Give all of the lines again, with nothing added or dropped.

Lines of data
# # # # # # #

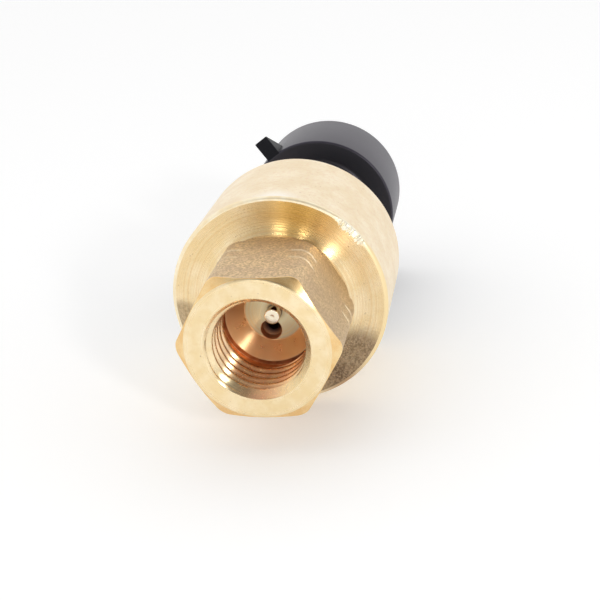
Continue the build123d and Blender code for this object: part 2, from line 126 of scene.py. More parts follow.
SHROUD_START = 45.3
SHROUD_RADIUS = 10.25
SOCKET_RADIUS = 8.7
SOCKET_FLOOR = 47.4
HOUSING_NECK = 7.0
FLANGE_RADIUS = 10.95
FLANGE_END = 28.0
POTTING_RADIUS = 5.6
POTTING_END = 28.6
LATCH_ANGLE = 126
LATCH_WIDTH = 2.0
LATCH_RADIUS = 12.95
LATCH_LENGTH = 3.5
KEY_ANGLES = (90, 235, 305)
KEY_WIDTH = 1.2
KEY_HEIGHT = 0.9
KEY_END = SHROUD_END - 2
BLADE_X = (-4.0, 0.0, 4.0)
BLADE_WIDTH = 1.5
BLADE_THICKNESS = 0.8

# ---- camera, floor and light ------------------------------------------------

CAMERA_PLACE = Vector((0.02497, -0.10530, 0.04934))
CAMERA_RIGHT = Vector((0.9849, 0.1597, -0.0663))
CAMERA_UP = Vector((0.0, 0.3834, 0.9236))
LENS = 68.7

# Each lamp: name, place and size in metres, power in watts.
LAMPS = (
    ("key", (0.287, -0.355, 0.185), (0.05, 0.06), 0.5),
    ("lamp_left", (-0.068, -0.466, 0.134), (0.045, 0.05), 0.085),
    ("lamp_middle", (0.033, -0.475, 0.115), (0.025, 0.05), 0.06),
    ("lamp_right", (0.148, -0.466, 0.042), (0.03, 0.06), 0.085),
)
LAMP_AIM = Vector((0, 0.012, 0))

SKY_LEVEL = 1.02
# Each dimmer patch of the sky: its direction, the cosines where it starts and is full, its level.
SKY_PATCHES = (((0.1, -0.78, 0.55), 0.6, 0.95, 0.45), ((0.5, -0.42, 0.75), 0.75, 0.96, 0.4))
FLOOR_REACH = 3.0


def add_camera():
    data = bpy.data.cameras.new("camera")
    data.lens = LENS
    data.sensor_width = 36
    data.clip_start = 0.005
    camera = bpy.data.objects.new("camera", data)
    back = CAMERA_RIGHT.cross(CAMERA_UP).normalized()
    up = back.cross(CAMERA_RIGHT).normalized()
    turn = Matrix((CAMERA_RIGHT.normalized(), up, back)).transposed()
    camera.matrix_world = Matrix.Translation(CAMERA_PLACE) @ turn.to_4x4()
    bpy.context.scene.collection.objects.link(camera)
    bpy.context.scene.camera = camera


def add_softbox(name, place, size, power):
    """Rectangular soft light turned towards the object."""
    data = bpy.data.lights.new(name, "AREA")
    data.shape = "RECTANGLE"
    data.size, data.size_y = size
    data.energy = power
    light = bpy.data.objects.new(name, data)
    turn = (LAMP_AIM - Vector(place)).to_track_quat("-Z", "Y").to_matrix().to_4x4()
    light.matrix_world = Matrix.Translation(Vector(place)) @ turn
    bpy.context.scene.collection.objects.link(light)


def sky_patch(tree, towards, start, end, level):
    """Brightness that falls from the sky's own to a level around one direction."""
    dot = tree.nodes.new("ShaderNodeVectorMath")
    dot.operation = "DOT_PRODUCT"
    dot.inputs[1].default_value = Vector(towards).normalized()
    tree.links.new(tree.nodes["direction"].outputs["Generated"], dot.inputs[0])
    fall = tree.nodes.new("ShaderNodeMapRange")
    fall.interpolation_type = "SMOOTHSTEP"
    fall.inputs["From Min"].default_value = start
    fall.inputs["From Max"].default_value = end
    fall.inputs["To Min"].default_value = SKY_LEVEL
    fall.inputs["To Max"].default_value = level
    tree.links.new(dot.outputs["Value"], fall.inputs["Value"])
    return fall.outputs["Result"]


def studio_sky():
    """White walls all round, dimmer above the camera and high on the right."""
    world = bpy.data.worlds.new("studio")
    world.use_nodes = True
    tree = world.node_tree
    tree.nodes.new("ShaderNodeTexCoord").name = "direction"
    level = tree.nodes.new("ShaderNodeMath")
    level.operation = "MULTIPLY"
    for patch, socket in zip(SKY_PATCHES, level.inputs):
        tree.links.new(sky_patch(tree, *patch), socket)
    tree.links.new(level.outputs[0], tree.nodes["Background"].inputs["Strength"])
    tree.nodes["Background"].inputs["Color"].default_value = (1.0, 1.0, 1.0, 1.0)
    return world


def floor_paper():
    """Matt white paper with a little light of its own, so that shadows stay pale."""
    paper = bpy.data.materials.new("floor_paper")
    paper.use_nodes = True
    surface = paper.node_tree.nodes["Principled BSDF"]
    surface.inputs["Base Color"].default_value = (0.95, 0.95, 0.95, 1)
    surface.inputs["Roughness"].default_value = 0.9
    surface.inputs["Specular IOR Level"].default_value = 0.1
    surface.inputs["Emission Color"].default_value = (1, 1, 1, 1)
    surface.inputs["Emission Strength"].default_value = 0.17
    return paper


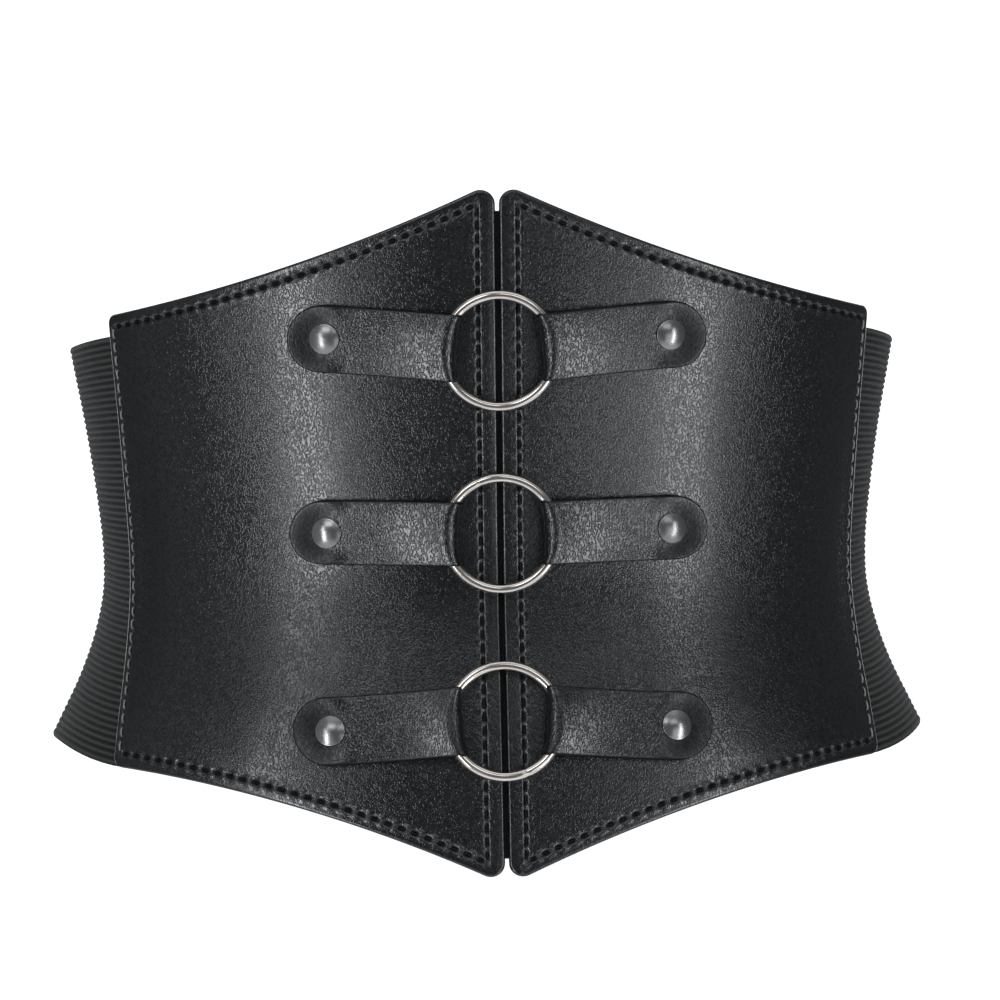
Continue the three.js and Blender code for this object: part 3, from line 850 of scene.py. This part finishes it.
def placket_object():
    """The plain strip behind the centre gap"""
    half = PLACKET_WIDTH / 2
    corners = PLACKET_CORNER, PLACKET_CORNER
    outline = Outline(-half, half, level(PLACKET_RISE), level(PLACKET_DROP), corners)
    places, depth, faces, size = patch(outline, PLACKET_INSETS, *PLACKET_MESH)
    dip = rounded(depth, PLACKET_ROUND)
    outer = on_body(places[:, 0], places[:, 1], BAND_WALL - dip)
    inner = on_body(places[:, 0], places[:, 1], dip)
    points, every = close_wall(outer, inner, faces, faces, size, True)
    uv = np.tile(places, (2, 1)) * UV_SCALE
    piece = make_object("placket_face", points, every, MATERIALS["placket"], uv)
    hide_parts("front_placket")


# Rings, straps and rivets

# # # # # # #

- FINAL ANSWER -
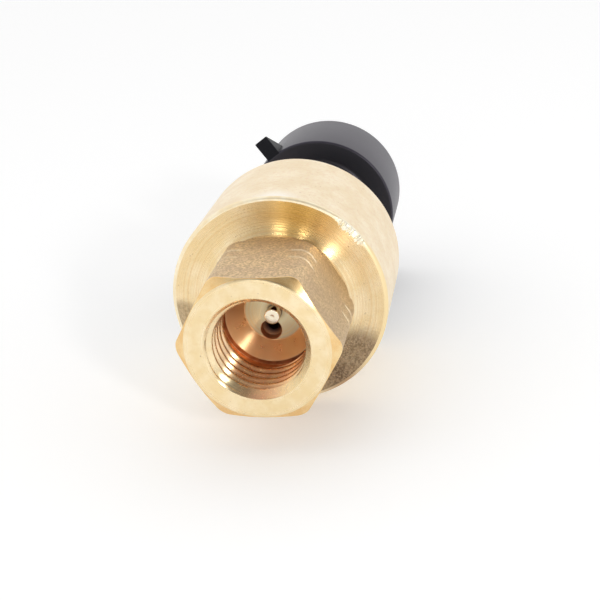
Continue the build123d and Blender code for this object: part 2, from line 126 of scene.py. More parts follow.
SHROUD_START = 45.3
SHROUD_RADIUS = 10.25
SOCKET_RADIUS = 8.7
SOCKET_FLOOR = 47.4
HOUSING_NECK = 7.0
FLANGE_RADIUS = 10.95
FLANGE_END = 28.0
POTTING_RADIUS = 5.6
POTTING_END = 28.6
LATCH_ANGLE = 126
LATCH_WIDTH = 2.0
LATCH_RADIUS = 12.95
LATCH_LENGTH = 3.5
KEY_ANGLES = (90, 235, 305)
KEY_WIDTH = 1.2
KEY_HEIGHT = 0.9
KEY_END = SHROUD_END - 2
BLADE_X = (-4.0, 0.0, 4.0)
BLADE_WIDTH = 1.5
BLADE_THICKNESS = 0.8

# ---- camera, floor and light ------------------------------------------------

CAMERA_PLACE = Vector((0.02497, -0.10530, 0.04934))
CAMERA_RIGHT = Vector((0.9849, 0.1597, -0.0663))
CAMERA_UP = Vector((0.0, 0.3834, 0.9236))
LENS = 68.7

# Each lamp: name, place and size in metres, power in watts.
LAMPS = (
    ("key", (0.287, -0.355, 0.185), (0.05, 0.06), 0.5),
    ("lamp_left", (-0.068, -0.466, 0.134), (0.045, 0.05), 0.085),
    ("lamp_middle", (0.033, -0.475, 0.115), (0.025, 0.05), 0.06),
    ("lamp_right", (0.148, -0.466, 0.042), (0.03, 0.06), 0.085),
)
LAMP_AIM = Vector((0, 0.012, 0))

SKY_LEVEL = 1.02
# Each dimmer patch of the sky: its direction, the cosines where it starts and is full, its level.
SKY_PATCHES = (((0.1, -0.78, 0.55), 0.6, 0.95, 0.45), ((0.5, -0.42, 0.75), 0.75, 0.96, 0.4))
FLOOR_REACH = 3.0


def add_camera():
    data = bpy.data.cameras.new("camera")
    data.lens = LENS
    data.sensor_width = 36
    data.clip_start = 0.005
    camera = bpy.data.objects.new("camera", data)
    back = CAMERA_RIGHT.cross(CAMERA_UP).normalized()
    up = back.cross(CAMERA_RIGHT).normalized()
    turn = Matrix((CAMERA_RIGHT.normalized(), up, back)).transposed()
    camera.matrix_world = Matrix.Translation(CAMERA_PLACE) @ turn.to_4x4()
    bpy.context.scene.collection.objects.link(camera)
    bpy.context.scene.camera = camera


def add_softbox(name, place, size, power):
    """Rectangular soft light turned towards the object."""
    data = bpy.data.lights.new(name, "AREA")
    data.shape = "RECTANGLE"
    data.size, data.size_y = size
    data.energy = power
    light = bpy.data.objects.new(name, data)
    turn = (LAMP_AIM - Vector(place)).to_track_quat("-Z", "Y").to_matrix().to_4x4()
    light.matrix_world = Matrix.Translation(Vector(place)) @ turn
    bpy.context.scene.collection.objects.link(light)


def sky_patch(tree, towards, start, end, level):
    """Brightness that falls from the sky's own to a level around one direction."""
    dot = tree.nodes.new("ShaderNodeVectorMath")
    dot.operation = "DOT_PRODUCT"
    dot.inputs[1].default_value = Vector(towards).normalized()
    tree.links.new(tree.nodes["direction"].outputs["Generated"], dot.inputs[0])
    fall = tree.nodes.new("ShaderNodeMapRange")
    fall.interpolation_type = "SMOOTHSTEP"
    fall.inputs["From Min"].default_value = start
    fall.inputs["From Max"].default_value = end
    fall.inputs["To Min"].default_value = SKY_LEVEL
    fall.inputs["To Max"].default_value = level
    tree.links.new(dot.outputs["Value"], fall.inputs["Value"])
    return fall.outputs["Result"]


def studio_sky():
    """White walls all round, dimmer above the camera and high on the right."""
    world = bpy.data.worlds.new("studio")
    world.use_nodes = True
    tree = world.node_tree
    tree.nodes.new("ShaderNodeTexCoord").name = "direction"
    level = tree.nodes.new("ShaderNodeMath")
    level.operation = "MULTIPLY"
    for patch, socket in zip(SKY_PATCHES, level.inputs):
        tree.links.new(sky_patch(tree, *patch), socket)
    tree.links.new(level.outputs[0], tree.nodes["Background"].inputs["Strength"])
    tree.nodes["Background"].inputs["Color"].default_value = (1.0, 1.0, 1.0, 1.0)
    return world


def floor_paper():
    """Matt white paper with a little light of its own, so that shadows stay pale."""
    paper = bpy.data.materials.new("floor_paper")
    paper.use_nodes = True
    surface = paper.node_tree.nodes["Principled BSDF"]
    surface.inputs["Base Color"].default_value = (0.95, 0.95, 0.95, 1)
    surface.inputs["Roughness"].default_value = 0.9
    surface.inputs["Specular IOR Level"].default_value = 0.1
    surface.inputs["Emission Color"].default_value = (1, 1, 1, 1)
    surface.inputs["Emission Strength"].default_value = 0.17
    return paper


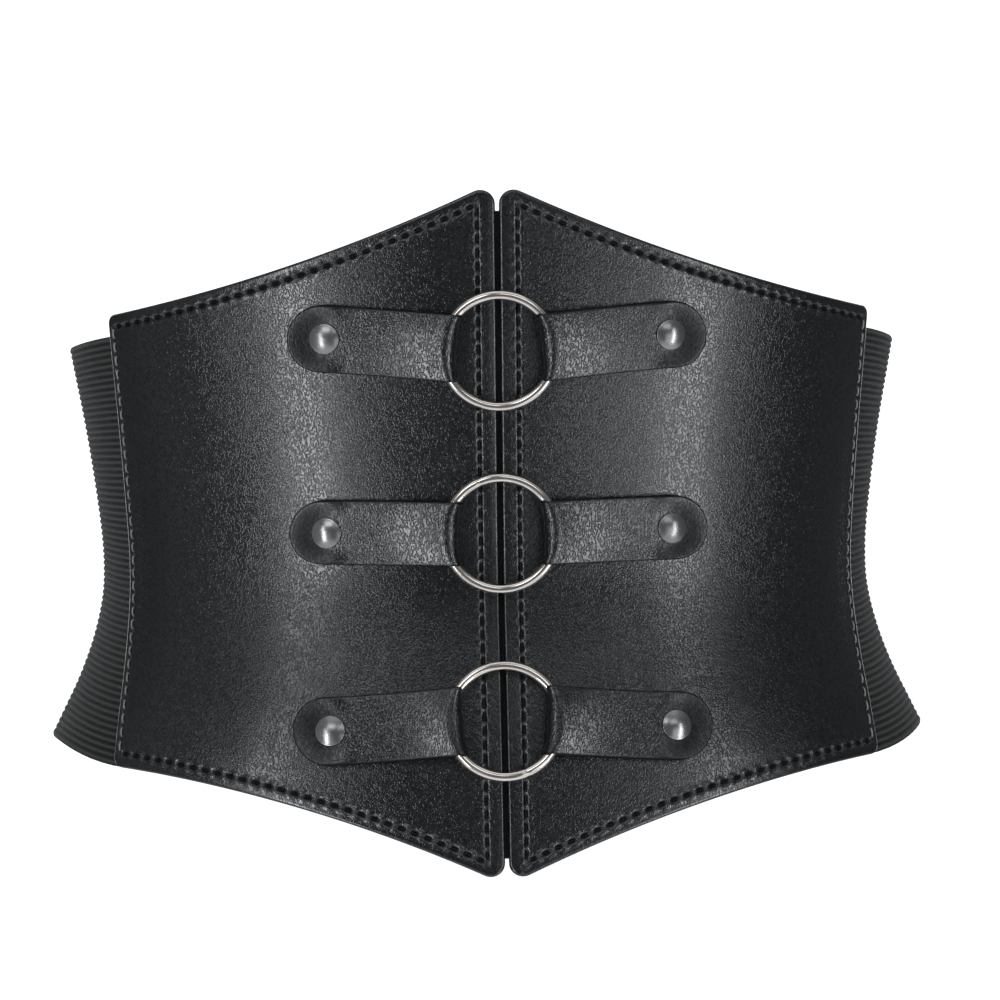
Continue the three.js and Blender code for this object: part 3, from line 850 of scene.py. This part finishes it.
def placket_object():
    """The plain strip behind the centre gap"""
    half = PLACKET_WIDTH / 2
    corners = PLACKET_CORNER, PLACKET_CORNER
    outline = Outline(-half, half, level(PLACKET_RISE), level(PLACKET_DROP), corners)
    places, depth, faces, size = patch(outline, PLACKET_INSETS, *PLACKET_MESH)
    dip = rounded(depth, PLACKET_ROUND)
    outer = on_body(places[:, 0], places[:, 1], BAND_WALL - dip)
    inner = on_body(places[:, 0], places[:, 1], dip)
    points, every = close_wall(outer, inner, faces, faces, size, True)
    uv = np.tile(places, (2, 1)) * UV_SCALE
    piece = make_object("placket_face", points, every, MATERIALS["placket"], uv)
    hide_parts("front_placket")


# Rings, straps and rivets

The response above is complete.